|
|
Para sahipleri farsatı kaçırmadı
Para sahipleri nisan ve mayısta faizin 10 puan kadar yükselmesi ve doların yüzde 20 artmasını iyi değerlendirdi. Daha çok döviz mevduatından, kısmen TL mevduattan ve yatırım fonlarından çıkanlar, yükselen oranlardan Hazine kağıdına geçti. Merkez Bankası'nın açıkladığı Haftalık Bülteni'nde mayıs sonu rakamları çıktı. Döviz hesaplarında azalma devam ediyor. Azalma, yılın ilk üç ayında yüzde 2.8, nisan-mayıs aylarında yüzde 2.9 düzeyinde gerçekleşti. İlk çeyrekte dövizden eurobond'lara geçiş, son iki ayda da dövizden bonoya geçiş modaydı. Her iki dönemde döviz tevdiat hesapları (DTH) birer buçuk milyar dolarlık azalma gösterdi.

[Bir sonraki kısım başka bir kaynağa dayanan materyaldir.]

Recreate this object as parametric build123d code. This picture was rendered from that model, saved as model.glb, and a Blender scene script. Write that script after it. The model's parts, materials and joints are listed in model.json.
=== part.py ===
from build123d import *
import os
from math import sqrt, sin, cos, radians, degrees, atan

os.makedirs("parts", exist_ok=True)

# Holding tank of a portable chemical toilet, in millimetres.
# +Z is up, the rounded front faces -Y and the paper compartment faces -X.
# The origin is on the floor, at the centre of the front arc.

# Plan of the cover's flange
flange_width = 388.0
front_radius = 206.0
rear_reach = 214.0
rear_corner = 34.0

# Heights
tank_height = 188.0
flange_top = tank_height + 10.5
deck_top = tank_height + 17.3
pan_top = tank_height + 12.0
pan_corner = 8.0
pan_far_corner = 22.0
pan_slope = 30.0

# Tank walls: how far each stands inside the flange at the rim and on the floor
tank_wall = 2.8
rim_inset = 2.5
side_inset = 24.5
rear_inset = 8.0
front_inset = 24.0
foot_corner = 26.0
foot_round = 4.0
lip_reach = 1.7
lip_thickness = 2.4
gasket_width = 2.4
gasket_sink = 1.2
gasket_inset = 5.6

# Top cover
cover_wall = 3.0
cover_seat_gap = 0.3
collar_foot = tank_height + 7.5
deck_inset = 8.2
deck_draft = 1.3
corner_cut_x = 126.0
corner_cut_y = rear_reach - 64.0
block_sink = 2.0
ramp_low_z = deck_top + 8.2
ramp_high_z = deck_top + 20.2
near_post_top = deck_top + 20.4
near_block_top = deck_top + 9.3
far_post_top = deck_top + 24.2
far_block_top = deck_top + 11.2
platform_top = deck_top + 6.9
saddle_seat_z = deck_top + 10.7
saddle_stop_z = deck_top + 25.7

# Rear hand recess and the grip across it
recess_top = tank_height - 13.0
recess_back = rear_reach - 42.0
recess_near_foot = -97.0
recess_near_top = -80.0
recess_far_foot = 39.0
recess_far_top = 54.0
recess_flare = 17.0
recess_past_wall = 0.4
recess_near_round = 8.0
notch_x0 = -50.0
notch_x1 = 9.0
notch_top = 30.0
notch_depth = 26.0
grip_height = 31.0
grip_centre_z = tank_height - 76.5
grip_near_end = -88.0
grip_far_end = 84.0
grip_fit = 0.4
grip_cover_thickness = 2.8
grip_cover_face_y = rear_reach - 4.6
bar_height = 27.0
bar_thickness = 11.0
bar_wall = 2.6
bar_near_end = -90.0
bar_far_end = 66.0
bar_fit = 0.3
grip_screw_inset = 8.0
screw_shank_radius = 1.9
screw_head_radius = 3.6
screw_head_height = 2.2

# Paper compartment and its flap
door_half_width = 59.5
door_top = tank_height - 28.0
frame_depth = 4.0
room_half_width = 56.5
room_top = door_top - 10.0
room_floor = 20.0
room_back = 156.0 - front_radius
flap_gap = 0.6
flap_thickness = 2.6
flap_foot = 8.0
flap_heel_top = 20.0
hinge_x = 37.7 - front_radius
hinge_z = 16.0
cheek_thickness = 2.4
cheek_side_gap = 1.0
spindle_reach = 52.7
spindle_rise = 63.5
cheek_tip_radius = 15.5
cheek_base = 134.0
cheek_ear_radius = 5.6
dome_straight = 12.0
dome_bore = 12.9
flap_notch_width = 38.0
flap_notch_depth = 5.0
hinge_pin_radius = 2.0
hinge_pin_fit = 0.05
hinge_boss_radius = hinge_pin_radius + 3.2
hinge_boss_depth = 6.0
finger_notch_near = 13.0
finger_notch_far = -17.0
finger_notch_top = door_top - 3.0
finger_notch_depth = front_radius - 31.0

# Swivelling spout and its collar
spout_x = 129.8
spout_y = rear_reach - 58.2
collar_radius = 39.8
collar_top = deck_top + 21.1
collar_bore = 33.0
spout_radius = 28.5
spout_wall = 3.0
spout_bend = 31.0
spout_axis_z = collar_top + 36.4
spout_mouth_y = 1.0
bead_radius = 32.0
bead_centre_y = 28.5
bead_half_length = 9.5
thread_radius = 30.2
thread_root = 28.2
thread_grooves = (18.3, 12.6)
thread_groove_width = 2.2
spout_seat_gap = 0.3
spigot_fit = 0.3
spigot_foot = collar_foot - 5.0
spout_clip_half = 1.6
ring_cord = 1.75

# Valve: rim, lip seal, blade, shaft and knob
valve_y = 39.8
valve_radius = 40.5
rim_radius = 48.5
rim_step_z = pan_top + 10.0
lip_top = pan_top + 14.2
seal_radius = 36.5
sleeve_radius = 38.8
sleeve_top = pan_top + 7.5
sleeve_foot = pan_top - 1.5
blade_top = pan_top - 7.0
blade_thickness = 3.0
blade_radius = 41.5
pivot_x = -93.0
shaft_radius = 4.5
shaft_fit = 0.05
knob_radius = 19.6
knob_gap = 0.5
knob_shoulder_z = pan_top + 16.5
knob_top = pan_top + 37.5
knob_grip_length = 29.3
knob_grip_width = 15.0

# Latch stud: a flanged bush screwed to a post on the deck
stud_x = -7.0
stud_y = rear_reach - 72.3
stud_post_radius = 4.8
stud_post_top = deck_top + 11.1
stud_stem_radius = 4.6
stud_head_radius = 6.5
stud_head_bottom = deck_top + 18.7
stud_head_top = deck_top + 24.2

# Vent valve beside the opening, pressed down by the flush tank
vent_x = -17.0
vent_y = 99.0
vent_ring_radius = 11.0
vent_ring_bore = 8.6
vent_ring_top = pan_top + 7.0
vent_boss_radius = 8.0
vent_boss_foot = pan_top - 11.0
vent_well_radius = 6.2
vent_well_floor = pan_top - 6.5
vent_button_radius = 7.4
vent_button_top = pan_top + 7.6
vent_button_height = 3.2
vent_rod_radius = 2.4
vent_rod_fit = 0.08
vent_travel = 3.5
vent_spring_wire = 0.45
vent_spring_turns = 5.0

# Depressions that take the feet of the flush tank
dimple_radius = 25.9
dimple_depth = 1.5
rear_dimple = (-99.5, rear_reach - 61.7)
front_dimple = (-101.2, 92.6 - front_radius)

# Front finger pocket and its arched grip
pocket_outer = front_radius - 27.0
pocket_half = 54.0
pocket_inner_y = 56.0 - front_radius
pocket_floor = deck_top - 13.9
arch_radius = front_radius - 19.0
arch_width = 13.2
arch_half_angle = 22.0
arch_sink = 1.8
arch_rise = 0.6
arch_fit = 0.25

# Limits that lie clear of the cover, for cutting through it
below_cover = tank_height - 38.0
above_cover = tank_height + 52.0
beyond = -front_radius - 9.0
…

* Aynı tabloda yer alan banka dışı gerçek kişilerin elinde tuttuğu devlet iç borçlanma senedi (DİBS) tutarı, ilk üç ayda yüzde 6.1, son iki ayda yüzde 7.2 arttı. Yani artış ivmesi hızlandı.
* Yatırım fonlarında ise ilk üç aya göre son iki ay farklı iki dünya gibi. Faizlerin yükselişinden dolayı zarar görmek istemeyenlerin satışı fonları küçülttü, dolayısıyla fonların tuttuğu DİBS miktarı azaldı. İlk üç ayda fonların tuttuğu DİBS'ler yüzde 18.1 artarken, son iki ayda yüzde 8.6 azaldı.

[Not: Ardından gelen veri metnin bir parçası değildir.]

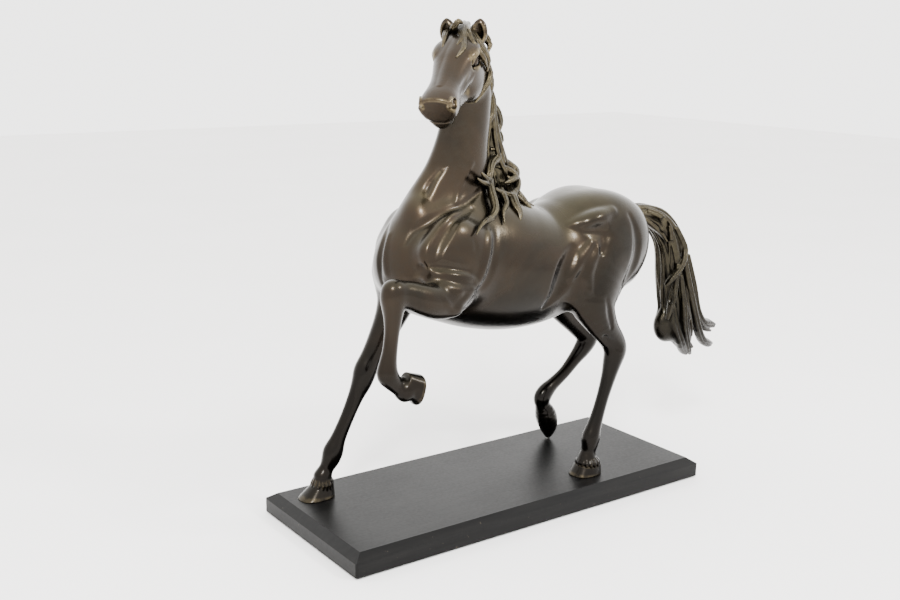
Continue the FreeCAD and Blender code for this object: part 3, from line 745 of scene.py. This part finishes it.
NEAR_HAIR = [
    [(-34, -14, 400, 4, 4), (-33, -26, 386, 3.2, 3), (-42, -30, 373, 2.8, 2.4), (-52, -31, 362, 1, 1)],
    [(-30, -10, 396, 5, 4), (-26, -17, 380, 4, 3.4), (-24, -13, 366, 3, 2.6), (-26, -10, 354, 1, 1)],
    [(-22, -6, 374, 5, 4), (-16, -7, 362, 4.4, 4), (-16, -8, 350, 3.4, 3), (-22, -11, 341, 1.2, 1.2)],
    [(-20, -2, 362, 4, 4), (-8, -1, 353, 5, 5), (-3, 0, 342, 5.4, 5), (-6, -4, 334, 3, 3),
     (-13, -7, 332, 1, 1)],
    [(-16, -1, 343, 4, 4), (-6, 0, 334, 5, 5), (-2, 0, 325, 5.6, 5), (-8, -4, 319, 3, 3),
     (-15, -7, 318, 1, 1)],
    [(-10, 0, 326, 5, 5), (0, 1, 317, 5, 5), (-7, -6, 310, 4.4, 4), (-18, -12, 305, 4, 3.6),
     (-24, -17, 299, 3.8, 3.4),
     (-28, -20, 291, 3.6, 3.2), (-27, -21, 286, 3, 3)],
    [(-24, -18, 291, 3, 3), (-33, -25, 294, 3, 2.8), (-42, -29, 301, 1, 1)],
    [(-26, -19, 288, 2.6, 2.6), (-36, -28, 291, 2.6, 2.4), (-43, -31, 293, 2.2, 2),
     (-50, -34, 297, 0.8, 0.8)],
    [(-24, -18, 292, 3.4, 3.4), (-28, -25, 284, 3.6, 3.4), (-30, -32, 276, 3.8, 3.4),
     (-33, -38, 269, 3.8, 3.2),
     (-41, -43, 263, 3.4, 2.6), (-54, -48, 260, 2.6, 2), (-66, -55, 252, 0.8, 0.8)],
    [(-2, 2, 310, 4, 4), (8, -1, 304, 3.6, 3.6), (15, -5, 298, 3.4, 3.4), (12, -11, 293, 3.2, 3.2),
     (2, -16, 290, 2.6, 2.6),
     (-7, -18, 288, 1.2, 1.2)],
    [(14, -3, 296, 3.4, 3.6), (15, -9, 287, 3.4, 3.6), (9, -15, 280, 3.2, 3.2), (-3, -20, 278, 3, 3),
     (-14, -22, 281, 2.8, 2.8), (-23, -25, 285, 1.6, 1.6)],
    [(-8, -4, 303, 3, 3), (3, -9, 299, 3, 3), (9, -12, 295, 2.6, 2.6), (4, -15, 291, 2, 2),
     (-2, -14, 294, 1, 1)],
    [(-12, -18, 283, 3, 3), (-13, -25, 277, 3, 3), (-15, -31, 271, 2.8, 2.6), (-22, -36, 266, 2.2, 2),
     (-26, -43, 257, 0.8, 0.8)],
    [(8, -6, 283, 4, 4), (2, -17, 276, 5, 4), (-1, -26, 269, 5, 3.6), (-1, -33, 263, 3.4, 2.6),
     (-4, -38, 256, 0.8, 0.8)],
    [(10, -2, 284, 5, 5), (15, -6, 277, 5, 4), (21, -12, 269, 3.6, 3), (25, -19, 262, 1, 1)],
    [(6, 2, 282, 6, 6), (16, 0, 274, 5, 4.4), (27, -4, 267, 3.4, 3), (37, -8, 262, 1, 1)],
]
FAR_HAIR = [
    [(-36, -2, 402, 5, 4), (-38, 5, 390, 5, 4), (-44, 6, 374, 4, 3), (-50, 4, 360, 1, 1)],
    [(-28, 0, 388, 6, 5), (-30, 8, 372, 6, 4), (-36, 9, 354, 4.4, 3), (-46, 7, 340, 1, 1)],
    [(-22, 3, 366, 6, 5), (-26, 12, 348, 6, 4), (-34, 13, 330, 4.4, 3), (-43, 12, 316, 1, 1)],
    [(-15, 4, 342, 6, 5), (-22, 15, 324, 6, 4), (-32, 18, 306, 5, 3), (-40, 22, 290, 1, 1)],
    [(-8, 6, 318, 7, 6), (-16, 18, 300, 6.4, 4.6), (-26, 26, 284, 5, 3.4), (-38, 35, 268, 1, 1)],
    [(0, 6, 298, 7, 6), (-6, 20, 280, 6, 4.6), (-16, 33, 264, 4.6, 3.4), (-30, 43, 250, 1, 1)],
    [(6, 6, 280, 6, 6), (6, 20, 268, 6, 4.4), (-1, 33, 258, 4, 3), (-8, 43, 246, 1, 1)],
    [(8, 5, 276, 6, 5), (18, 12, 269, 5, 4), (26, 20, 263, 3, 2.6), (36, 26, 257, 1, 1)],
]


def wrap(clay, table, count, girth, wander):
    """Lays wandering strands all round a limb's spine, from a little below its root."""
    spine = eased(table, 3)[2:]
    runs = np.gradient(spine[:, :3], axis=0)
    runs /= np.linalg.norm(runs, axis=1, keepdims=True)
    side = unit((0, 1, 0)) - runs * runs[:, 1:2]
    side /= np.linalg.norm(side, axis=1, keepdims=True)
    front = np.cross(runs, side)
    t = np.linspace(0, 1, len(spine))
    for i in range(count):
        sway = wander * np.sin(6.3 * t * (1 + 0.3 * (i % 3)) + 1.7 * i) * np.minimum(t * 3, 1)
        turn = 2 * math.pi * i / count + sway
        start, end = (i * 7) % 4, len(spine) - (i * 5) % 6
        thick = girth * (0.8 + 0.2 * (i * 3 % 4)) * np.interp(t, (0, 0.2, 0.85, 1), (0.7, 1, 1, 0.5))
        ring = side * (np.cos(turn) * spine[:, 3])[:, None] + front * (np.sin(turn) * spine[:, 4])[:, None]
        strand = np.column_stack([spine[:, :3] + ring * 0.92, thick, thick])
        limb(clay, strand[start:end], STRAND_BLEND, steps=1)


def lay_top_hair(clay):
    blob(clay, (-50, -12, 417), (13, 13, 9), 0)
    for i, stations in enumerate(TOP_HAIR):
        lock(clay, stations, TOP_BROAD if i in (0, 5, 6, 7) else EAR_BROAD)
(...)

* Nisan ve mayıs ayındaki dalgalanmada önemli payları bulunan yabancı yatırımların tuttuğu DİBS'ler ilk üç ayda yüzde 36.1 artarken, son iki ayda yüzde 5.1 azaldı. Yabancıların ve fonların terkettiği DİBS'leri ise gerçek kişiler aldı.
* Son iki ayda TL mevduat hesaplarında da para çıkışı meydana geldi. İlk üç aydaki vadeli TL mevduatında yüzde 17.5 olan artış, son iki ayda yüzde 1.2 düzeyine indi. Bu miktarda artış sadece mevduatın bir aylık faizine eşit. Yani mevduat sahibi yeni para getirmediği gibi, bir aylık faiz gelirini de TL hesaplardan çekmiş. Bu gelişmeler son yıllarda sürekli kriz ortamında yaşayan, büyük dalgalardan büyük zararlar gören para ve tasarruf sahiplerinin, önemli deneyimler kazandığını gösteriyor. Tasarruf sahipleri bu kez önlerine çıkan fırsatı iyi kullandı. Bunu yaparken, hem kendileri için ideal bir pozisyon aldılar, hem de piyasalarda dalganın boyutunu küçülterek, ekonomide istikrarın devam etmesine katkıda bulundular.